Filsafat Pancasila sebagai Pemersatu Bangsa
Filsafat Pancasila sebagai Pemersatu Bangsa
Indonesia merupakan negara yang kaya akan adat
istiadat. Terhitung kurang lebih terdapat 300 suku yang mendiami negara yang
memiliki 17.508 pulau ini. Bahasa yang dimiliki oleh Indonesia pun beragam.
Menurut data dari Depdiknas, terdapat 758 bahasa daerah yang aktif digunakan
oleh rakyat Indonesia. Agama yang dianut pun beragam, mulai dari Islam, Kristen
Protestan, Katholik, Hindu, Buddha, Konghucu, dan agama-agama lain. Sebagai
negara dengan populasi ke-4 terbanyak di dunia ini, apakah perbedaan dan keberagaman
tersebut menjadi sebuah kendala bagi persatuan bangsa?

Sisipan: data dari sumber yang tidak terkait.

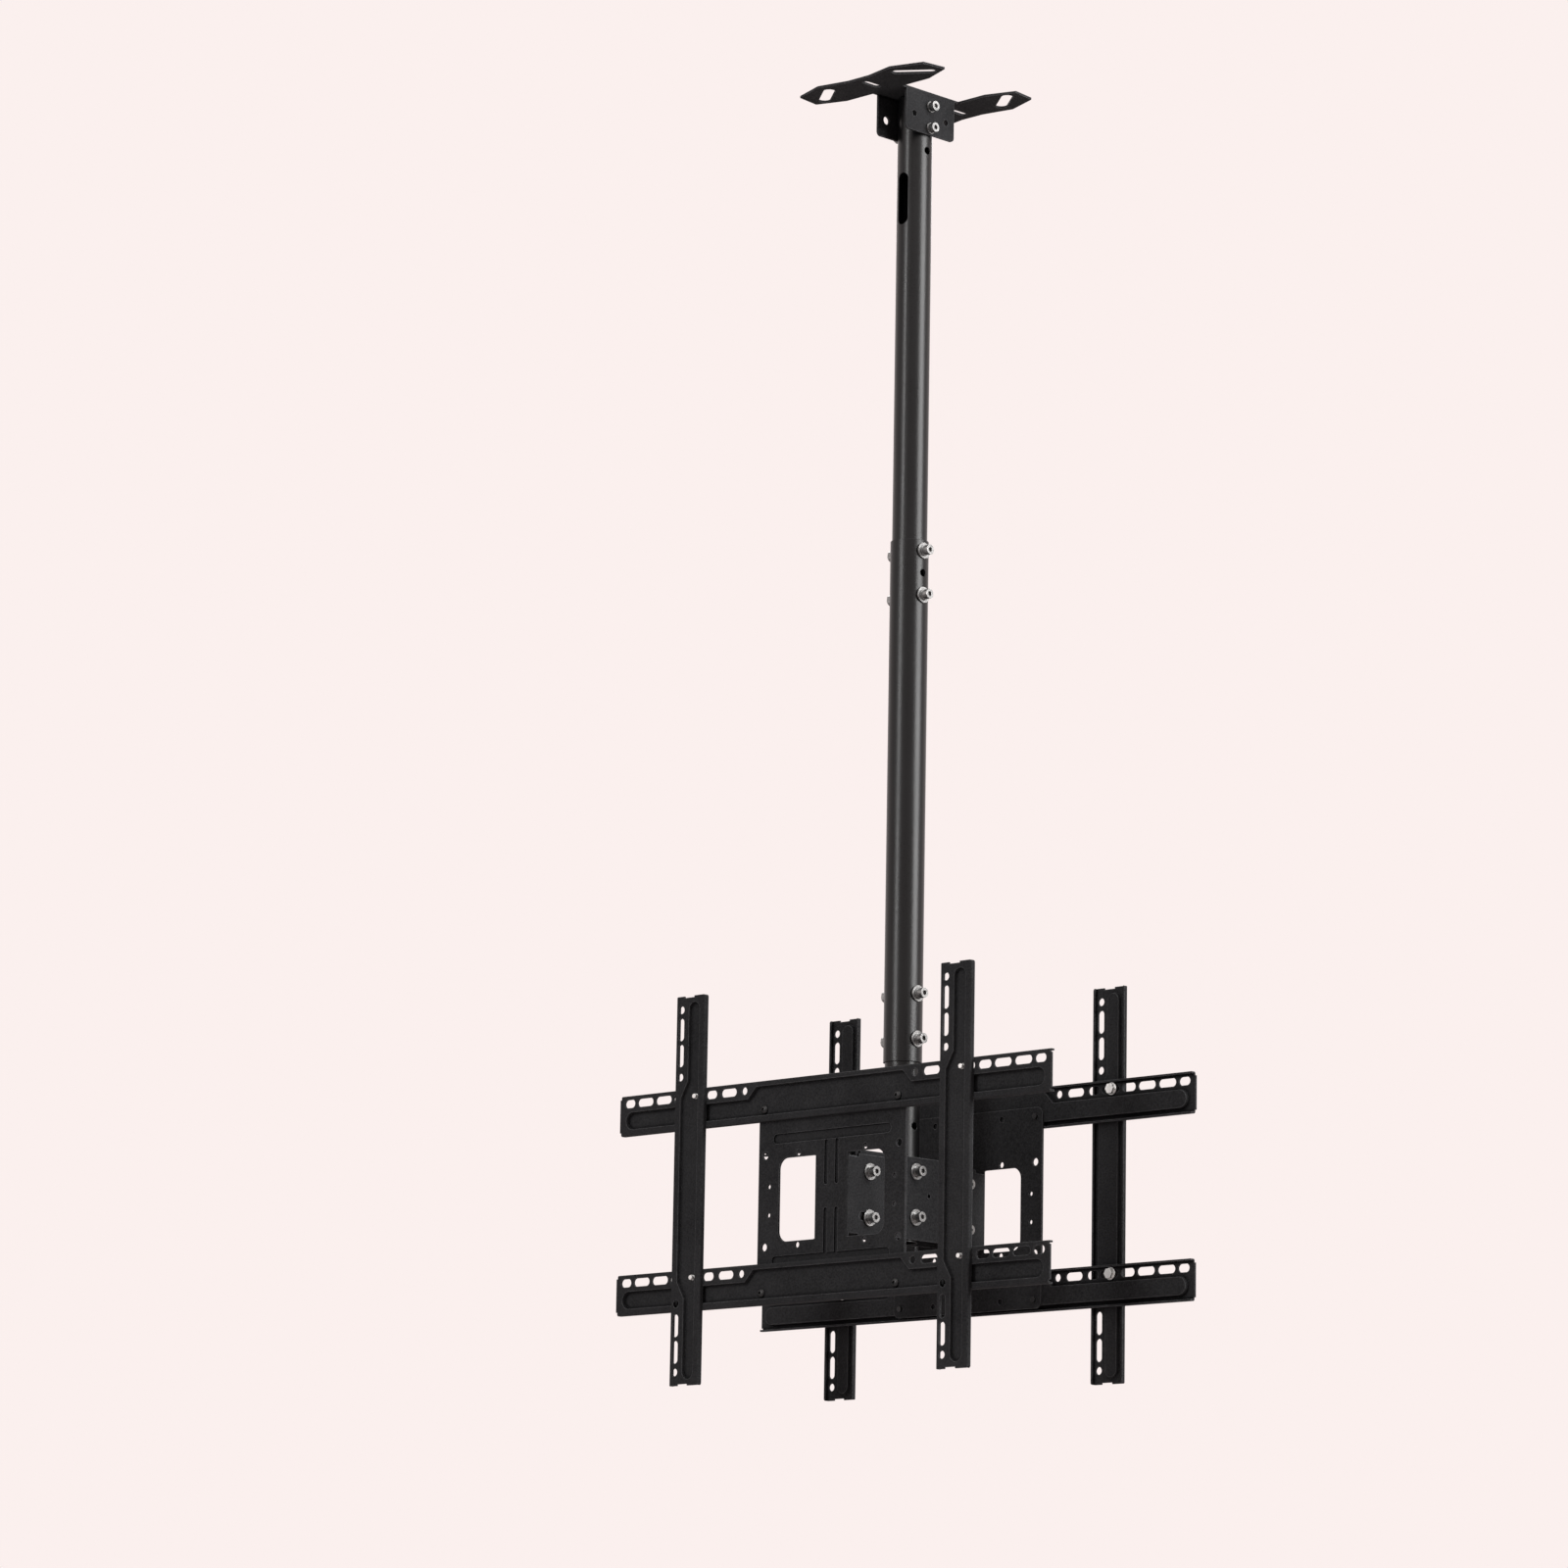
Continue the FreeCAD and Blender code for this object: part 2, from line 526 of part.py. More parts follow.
def face_plate():
    """Head plate with two windows, whose flaps are bent back at the inner edges."""
    gauge, reach = D["face_gauge"], D["face_reach"]
    y = gauge / 2 - reach
    sheet = round_sheet("face_sheet", (0, y, 0), D["face_width"], D["face_height"], gauge,
                        D["face_corner"], FACING)
    flaps, windows, tools = [], [], []
    tall, high = D["flap_height"], D["window_height"]
    wide = D["window_reach"] - FLAP_OUT
    for side in (-1, 1):
        flaps.append(box("flap", ((FLAP_OUT - gauge / 2) * side - gauge / 2, -reach, -tall / 2),
                         (gauge, D["flap_depth"], tall)))
        centre = (FLAP_OUT + wide / 2) * side
        windows.append(round_sheet("window", (centre, y, 0), wide, high, gauge * CUTTER,
                                   D["window_corner"], FACING))
        inner_half = centre - wide / 4 * side - wide / 4
        windows.append(box("window_side", (inner_half, y - gauge * CUTTER / 2, -high / 2),
                           (wide / 2, gauge * CUTTER, high)))
        tools.append(bend("flap_bend", (FLAP_OUT * side, -reach, -tall / 2), (-side, 1, 0), tall,
                          gauge, "z"))
        for z in (-tall / 2, tall / 2 - D["flap_notch"]):
            tools.append(box("flap_notch", ((FLAP_OUT - gauge / 2) * side - gauge, gauge - reach, z),
                             (gauge * 2, D["flap_notch_run"], D["flap_notch"])))
    body = fuse("face_body", [cut("face_open", sheet, windows)] + flaps)
    tools += cross_holes("pivot_hole", [PIVOT - HEAD], D["bolt_hole"], -D["tilt_bolt_reach"])
    half_turn = D["tilt_range"].value / 2
    chord = D["tilt_pitch"] * math.sin(math.radians(half_turn))
    run, rise = [chord * f(math.radians(half_turn)) for f in (math.cos, math.sin)]
    tools.append(slot("tilt_slot", (0, -D["tilt_bolt_reach"] - run, LOCK - HEAD + rise),
                      chord * 2 + D["tilt_slot_width"], D["tilt_slot_width"], THROUGH,
                      Rotation(Vector(1, 0, 0), -half_turn).multiply(ENDWAYS)))
    near, far = D["screen_hole_near"], D["screen_hole_wide"]
    bores = {near.value: D["near_hole_bore"], far.value: D["screen_hole_bore"]}
    for a in (-1, 1):
        for b in (-1, 1):
            for x in (near, far):
                tools.append(hole("screen_hole", bores[x.value], gauge * CUTTER, (x * a, y, near * b), "y"))
                tools.append(hole("rail_hole", D["rail_screw_bore"], gauge * CUTTER,
                                  (x * a, y, D["rail_row"] * b), "y"))
            tools.append(hole("pilot", D["pilot_bore"], gauge * CUTTER,
                              (D["pilot_x"] * a, y, D["pilot_z"] * b), "y"))
            tools.append(slot("stem_bead", (D["stem_x"] * a, -reach, D["stem_rise"] * b), D["stem_length"],
                              D["stem_width"], D["bead_depth"] * 2, UPRIGHT))
    for z, length in ((D["bead_rise"], D["bead_length"]), (-D["low_bead_drop"], D["low_bead_length"])):
        tools.append(slot("long_bead", (0, -reach, z), length, D["bead_width"], D["bead_depth"] * 2,
                          FACING))
    return cut("face_plate", body, tools)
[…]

Setiap negara, pastilah memiliki dasar negara.
Dasar negara itulah yang menjadi pedoman kemana arah negara itu akan berlayar.
Tak
terkecuali Indonesia. Indonesia memiliki dasar negara yaitu Pancasila yang termaktub
dalam pembukaan UUD 1945 alinea IV.
Memahami nilai-nilai Pancasila sebagai dasar
negara adalah salah hal yang fundamental bagi warga negara Indonesia. Hal ini
dikarenakan pemahaman atas nilai-nilai Pancasila adalah satu cara bagimana kita
dapat lebih mencintai negara kita sehingga akan menciptakan kehidupan sosial
yang dapat menunjang kemajuan bangsa. Dan diantara nilai-nilai Pancasila yang
perlu kita pahami adalah konsepsi persatuan Indonesia.

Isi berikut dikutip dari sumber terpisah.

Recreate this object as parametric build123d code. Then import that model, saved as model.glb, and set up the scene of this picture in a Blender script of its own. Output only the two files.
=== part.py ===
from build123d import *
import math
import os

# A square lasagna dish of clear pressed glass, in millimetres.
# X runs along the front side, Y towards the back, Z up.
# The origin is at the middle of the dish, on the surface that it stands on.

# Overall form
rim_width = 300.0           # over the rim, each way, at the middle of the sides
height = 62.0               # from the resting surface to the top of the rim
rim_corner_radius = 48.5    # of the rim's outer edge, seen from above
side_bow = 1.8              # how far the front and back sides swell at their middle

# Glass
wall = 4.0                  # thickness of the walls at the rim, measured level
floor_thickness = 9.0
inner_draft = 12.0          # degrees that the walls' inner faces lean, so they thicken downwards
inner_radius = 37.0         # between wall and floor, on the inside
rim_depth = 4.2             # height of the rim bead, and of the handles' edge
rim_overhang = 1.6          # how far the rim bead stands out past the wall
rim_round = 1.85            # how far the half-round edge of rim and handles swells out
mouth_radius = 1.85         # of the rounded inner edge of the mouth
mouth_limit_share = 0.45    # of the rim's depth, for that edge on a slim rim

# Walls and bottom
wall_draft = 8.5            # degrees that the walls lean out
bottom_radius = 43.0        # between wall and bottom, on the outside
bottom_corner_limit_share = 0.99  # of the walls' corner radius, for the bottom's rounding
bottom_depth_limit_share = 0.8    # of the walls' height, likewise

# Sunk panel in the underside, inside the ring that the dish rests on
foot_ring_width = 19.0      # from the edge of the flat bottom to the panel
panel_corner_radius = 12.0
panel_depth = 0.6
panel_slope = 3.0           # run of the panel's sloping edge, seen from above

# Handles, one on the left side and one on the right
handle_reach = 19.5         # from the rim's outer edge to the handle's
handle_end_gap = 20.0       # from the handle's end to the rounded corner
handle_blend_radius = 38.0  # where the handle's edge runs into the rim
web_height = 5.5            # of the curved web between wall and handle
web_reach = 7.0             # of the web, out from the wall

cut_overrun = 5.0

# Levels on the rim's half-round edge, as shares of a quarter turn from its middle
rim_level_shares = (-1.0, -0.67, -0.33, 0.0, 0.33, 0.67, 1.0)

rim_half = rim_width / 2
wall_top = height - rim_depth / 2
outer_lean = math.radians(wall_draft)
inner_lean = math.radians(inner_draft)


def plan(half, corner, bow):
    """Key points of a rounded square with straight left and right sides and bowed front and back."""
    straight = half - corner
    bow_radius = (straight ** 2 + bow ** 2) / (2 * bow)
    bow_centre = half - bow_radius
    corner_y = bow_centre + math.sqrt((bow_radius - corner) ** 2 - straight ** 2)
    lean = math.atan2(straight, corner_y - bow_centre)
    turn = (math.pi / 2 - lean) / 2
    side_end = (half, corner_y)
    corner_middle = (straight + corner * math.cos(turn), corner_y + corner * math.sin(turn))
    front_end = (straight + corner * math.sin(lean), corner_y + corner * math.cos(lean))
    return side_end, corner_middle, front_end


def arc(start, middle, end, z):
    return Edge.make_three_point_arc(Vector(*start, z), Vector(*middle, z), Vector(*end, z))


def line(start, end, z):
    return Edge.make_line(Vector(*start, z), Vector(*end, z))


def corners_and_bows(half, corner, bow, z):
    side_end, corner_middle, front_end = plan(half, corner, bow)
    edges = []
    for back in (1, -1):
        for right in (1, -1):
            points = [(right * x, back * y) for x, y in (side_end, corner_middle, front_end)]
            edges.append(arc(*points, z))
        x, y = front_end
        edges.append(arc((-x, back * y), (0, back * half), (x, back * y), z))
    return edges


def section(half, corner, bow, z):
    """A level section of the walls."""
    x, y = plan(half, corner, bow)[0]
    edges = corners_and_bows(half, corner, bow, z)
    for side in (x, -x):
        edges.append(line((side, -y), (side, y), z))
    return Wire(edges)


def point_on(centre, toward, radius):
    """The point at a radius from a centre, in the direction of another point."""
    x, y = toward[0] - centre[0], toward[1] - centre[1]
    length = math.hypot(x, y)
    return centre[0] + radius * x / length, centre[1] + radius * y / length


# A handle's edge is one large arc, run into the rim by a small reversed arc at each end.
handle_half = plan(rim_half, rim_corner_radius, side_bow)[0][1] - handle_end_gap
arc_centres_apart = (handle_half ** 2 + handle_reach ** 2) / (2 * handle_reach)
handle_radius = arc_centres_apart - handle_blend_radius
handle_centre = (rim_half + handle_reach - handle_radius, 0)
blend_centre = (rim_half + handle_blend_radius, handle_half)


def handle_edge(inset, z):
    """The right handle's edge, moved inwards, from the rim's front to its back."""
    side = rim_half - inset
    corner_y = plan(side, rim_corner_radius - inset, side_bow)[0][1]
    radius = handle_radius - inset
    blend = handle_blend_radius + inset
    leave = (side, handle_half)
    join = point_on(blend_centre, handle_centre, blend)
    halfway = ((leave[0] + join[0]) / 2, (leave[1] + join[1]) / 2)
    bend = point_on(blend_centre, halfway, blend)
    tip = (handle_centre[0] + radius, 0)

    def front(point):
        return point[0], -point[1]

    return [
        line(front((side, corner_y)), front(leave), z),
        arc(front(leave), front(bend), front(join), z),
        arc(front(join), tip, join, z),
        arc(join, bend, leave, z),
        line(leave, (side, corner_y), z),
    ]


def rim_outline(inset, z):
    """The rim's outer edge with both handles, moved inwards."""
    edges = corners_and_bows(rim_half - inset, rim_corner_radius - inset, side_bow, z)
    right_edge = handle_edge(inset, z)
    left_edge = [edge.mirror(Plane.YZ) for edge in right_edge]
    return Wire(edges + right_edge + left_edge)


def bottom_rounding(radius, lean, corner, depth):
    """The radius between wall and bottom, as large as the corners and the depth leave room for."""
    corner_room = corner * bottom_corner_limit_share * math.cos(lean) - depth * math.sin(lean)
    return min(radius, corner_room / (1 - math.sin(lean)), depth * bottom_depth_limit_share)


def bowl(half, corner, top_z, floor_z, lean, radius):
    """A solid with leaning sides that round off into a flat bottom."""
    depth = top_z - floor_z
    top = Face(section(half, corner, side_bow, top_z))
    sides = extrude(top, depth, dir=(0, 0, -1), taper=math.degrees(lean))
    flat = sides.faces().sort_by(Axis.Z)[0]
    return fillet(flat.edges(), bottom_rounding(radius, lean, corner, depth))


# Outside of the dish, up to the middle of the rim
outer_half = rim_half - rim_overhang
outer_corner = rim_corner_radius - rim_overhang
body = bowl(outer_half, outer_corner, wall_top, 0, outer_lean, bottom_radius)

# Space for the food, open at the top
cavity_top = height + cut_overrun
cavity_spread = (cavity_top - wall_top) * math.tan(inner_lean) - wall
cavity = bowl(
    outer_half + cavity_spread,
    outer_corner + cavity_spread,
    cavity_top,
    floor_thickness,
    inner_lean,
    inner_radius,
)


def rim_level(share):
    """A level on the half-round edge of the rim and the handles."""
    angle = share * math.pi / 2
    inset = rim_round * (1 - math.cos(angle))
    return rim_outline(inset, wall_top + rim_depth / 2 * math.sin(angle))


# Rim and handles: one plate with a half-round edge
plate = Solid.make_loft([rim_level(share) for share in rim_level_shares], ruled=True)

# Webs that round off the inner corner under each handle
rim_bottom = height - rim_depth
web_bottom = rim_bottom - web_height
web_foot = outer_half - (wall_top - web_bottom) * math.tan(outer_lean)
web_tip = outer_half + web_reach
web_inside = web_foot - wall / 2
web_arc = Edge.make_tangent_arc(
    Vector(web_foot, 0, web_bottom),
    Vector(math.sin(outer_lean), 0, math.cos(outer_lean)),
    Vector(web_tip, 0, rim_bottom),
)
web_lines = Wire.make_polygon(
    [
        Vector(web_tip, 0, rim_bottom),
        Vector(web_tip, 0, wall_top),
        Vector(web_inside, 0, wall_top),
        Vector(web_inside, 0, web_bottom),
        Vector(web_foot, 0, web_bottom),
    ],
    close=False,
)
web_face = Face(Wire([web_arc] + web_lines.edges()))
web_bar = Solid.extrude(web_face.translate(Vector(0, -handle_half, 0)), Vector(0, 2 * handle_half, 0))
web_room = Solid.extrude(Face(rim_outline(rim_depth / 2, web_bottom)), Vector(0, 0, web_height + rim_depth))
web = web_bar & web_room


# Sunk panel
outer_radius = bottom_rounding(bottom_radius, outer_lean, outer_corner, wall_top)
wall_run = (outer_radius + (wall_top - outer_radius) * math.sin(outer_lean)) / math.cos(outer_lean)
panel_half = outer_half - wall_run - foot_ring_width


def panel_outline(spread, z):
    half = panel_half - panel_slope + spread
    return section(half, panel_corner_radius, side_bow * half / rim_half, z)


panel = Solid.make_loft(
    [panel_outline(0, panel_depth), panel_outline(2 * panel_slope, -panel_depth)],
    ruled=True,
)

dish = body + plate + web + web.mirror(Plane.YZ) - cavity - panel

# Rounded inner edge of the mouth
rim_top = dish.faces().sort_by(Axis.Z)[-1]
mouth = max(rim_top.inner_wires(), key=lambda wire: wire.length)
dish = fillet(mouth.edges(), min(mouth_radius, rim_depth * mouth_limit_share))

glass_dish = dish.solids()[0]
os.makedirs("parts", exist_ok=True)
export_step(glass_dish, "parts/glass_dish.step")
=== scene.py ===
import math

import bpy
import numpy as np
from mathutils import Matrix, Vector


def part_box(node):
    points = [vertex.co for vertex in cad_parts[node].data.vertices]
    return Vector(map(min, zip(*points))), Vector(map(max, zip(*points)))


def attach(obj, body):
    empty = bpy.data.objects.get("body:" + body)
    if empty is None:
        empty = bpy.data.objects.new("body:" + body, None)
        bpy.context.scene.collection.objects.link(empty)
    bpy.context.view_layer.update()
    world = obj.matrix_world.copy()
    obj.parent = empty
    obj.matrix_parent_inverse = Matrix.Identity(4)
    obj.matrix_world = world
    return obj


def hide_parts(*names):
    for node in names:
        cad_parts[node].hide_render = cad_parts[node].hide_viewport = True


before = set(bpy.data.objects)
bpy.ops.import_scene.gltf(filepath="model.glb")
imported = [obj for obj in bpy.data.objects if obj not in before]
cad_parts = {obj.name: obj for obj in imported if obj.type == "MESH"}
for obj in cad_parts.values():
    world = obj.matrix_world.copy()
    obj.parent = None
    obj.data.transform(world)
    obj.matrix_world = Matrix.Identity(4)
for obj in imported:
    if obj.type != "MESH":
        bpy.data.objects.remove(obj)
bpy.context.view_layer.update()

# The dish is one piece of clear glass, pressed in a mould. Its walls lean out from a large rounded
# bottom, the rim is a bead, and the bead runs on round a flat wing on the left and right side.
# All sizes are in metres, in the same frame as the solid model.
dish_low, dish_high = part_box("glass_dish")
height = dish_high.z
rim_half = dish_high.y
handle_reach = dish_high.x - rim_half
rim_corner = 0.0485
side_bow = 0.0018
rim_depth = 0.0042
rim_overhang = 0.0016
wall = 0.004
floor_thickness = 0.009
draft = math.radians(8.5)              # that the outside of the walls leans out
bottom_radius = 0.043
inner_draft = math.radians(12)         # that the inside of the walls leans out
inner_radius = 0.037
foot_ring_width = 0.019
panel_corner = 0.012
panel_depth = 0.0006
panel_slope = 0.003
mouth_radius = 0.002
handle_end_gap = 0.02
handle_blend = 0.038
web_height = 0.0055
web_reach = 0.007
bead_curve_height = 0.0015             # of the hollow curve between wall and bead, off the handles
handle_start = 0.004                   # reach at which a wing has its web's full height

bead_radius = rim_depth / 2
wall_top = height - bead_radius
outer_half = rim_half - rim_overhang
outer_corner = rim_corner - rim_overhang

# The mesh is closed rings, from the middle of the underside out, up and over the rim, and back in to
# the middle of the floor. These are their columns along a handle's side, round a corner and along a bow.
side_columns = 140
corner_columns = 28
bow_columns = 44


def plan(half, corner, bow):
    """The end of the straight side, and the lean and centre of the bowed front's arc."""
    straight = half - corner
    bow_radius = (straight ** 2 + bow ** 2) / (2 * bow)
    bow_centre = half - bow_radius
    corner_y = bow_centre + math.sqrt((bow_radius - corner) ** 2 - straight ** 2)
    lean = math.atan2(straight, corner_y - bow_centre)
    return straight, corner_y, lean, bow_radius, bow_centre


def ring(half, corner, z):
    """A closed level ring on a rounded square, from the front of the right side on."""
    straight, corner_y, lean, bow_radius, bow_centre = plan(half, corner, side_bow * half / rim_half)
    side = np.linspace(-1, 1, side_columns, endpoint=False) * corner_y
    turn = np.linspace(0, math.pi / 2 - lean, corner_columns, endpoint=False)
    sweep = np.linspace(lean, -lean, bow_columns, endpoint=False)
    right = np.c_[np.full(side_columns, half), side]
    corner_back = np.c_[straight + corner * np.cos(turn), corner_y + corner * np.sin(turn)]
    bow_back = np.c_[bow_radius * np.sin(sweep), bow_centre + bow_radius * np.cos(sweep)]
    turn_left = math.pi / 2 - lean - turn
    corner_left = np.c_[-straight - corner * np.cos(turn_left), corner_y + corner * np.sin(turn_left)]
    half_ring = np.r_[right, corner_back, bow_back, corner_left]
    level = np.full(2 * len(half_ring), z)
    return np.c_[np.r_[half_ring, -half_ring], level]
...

Untuk konsepsi Persatuan Indonesia itu
sendiri, bisa kita lihat dalam Sila ke-3 Pancasila yang berbunyi “Persatuan
Indonesia”. Dengan adanya sila tersebut, kita dapat menarik kesimpulan bahwa
para wakil bangsa yang tergabung dalam BPUPKI dan PPKI menyadari akan
keberagaman rakyat Indonesia. Mereka menyadari bahwa keberagaman itu akan
menjadi masalah vital jika tidak disikapi secara bijak dari awal.
Bermula pada saat rapat BPUPKI yang dimana
bertujuan untuk membahas dan meruuskan dasar – dasar negara sebelum Indonesia
siap untuk merdeka, Soekarno, Moh. Yamin ,dan Soepomo dipilih untuk merumuskan
dasar – dasar negara, tak perlu waktu lama untuk merumuskan dasar negara itu
yang pada akhirnya ide Soekarnolah yang diterima karena lebih mewakilkan
karakteristik Indonesia itu sendiri. Pada awalnya Pancasila bukanlah Pancasila
yang kita kenal seperti sekarang, namun setelah adanya Jakarta Charter dimana
Pancasila mendapat revisi pertamanya, karena sebelumnya pada sila pertama
disebutkan bahwa ketuhanan harus berdasarkan syariat Islam, namun masyarakat
Indonesia Timur saat itu tidak setuju karena bunyi sila tersebut sangat tidak
mencerminkan sifat toleransi antar agama, yang dimana akhirnya diganti dengan
“Ketuhanan Yang Maha Esa” , barulah Pancasila menjadi Pancasila yang kita tahu
sekarang. Bisa kita lihat dalam kasus revisi Pancasila diatas, menurut kami
peristiwa tesebut merupakan kasus pertama dimana Pancasila dapat berfungsi
sebagai pemersatu bangsa.
Namun, penyeragaman monokultur secara paksa
juga akan memiskinkan negara itu. Kita bisa melihat sejarah bagaimana
negara-negara yang memaksakan monokultur dan mengabaikan akan kekayaan budaya menjadi
miskin dan terbelakang. Uni Soviet yang perkasa, tidak memiliki umur yang lama
karena pemaksaan paham komunismenya. Negara-negara timur tengah yang kaya akan
minyak, dipenuhi dengan krisis politik dan ekonomi karena pemaksaan monokultur
(dalam hal ini agama). Korea Utara, yang memiliki pemerintahan absolut dan
memaksakan aturan ke setiap sendi kehidupan (seperti pemaksaan model rambut, pelarangan
meonton saluran televisi milik Korea Selatan, dan sebagainya), menjadi negara
yang miskin dan lambatnya pertumbuhan ekonomi.
Pemaksaan monokultur memang bukan pilihan yang
tepat dalam menyikapi keberagaman. Namun, membiarkan keberagaman tanpa ada
batasan juga bukan pilihan yang bijak pula. Disinalah Pancasila berperan.
Pancasila menjadi pengikat dan pengerat keberagaman tersebut.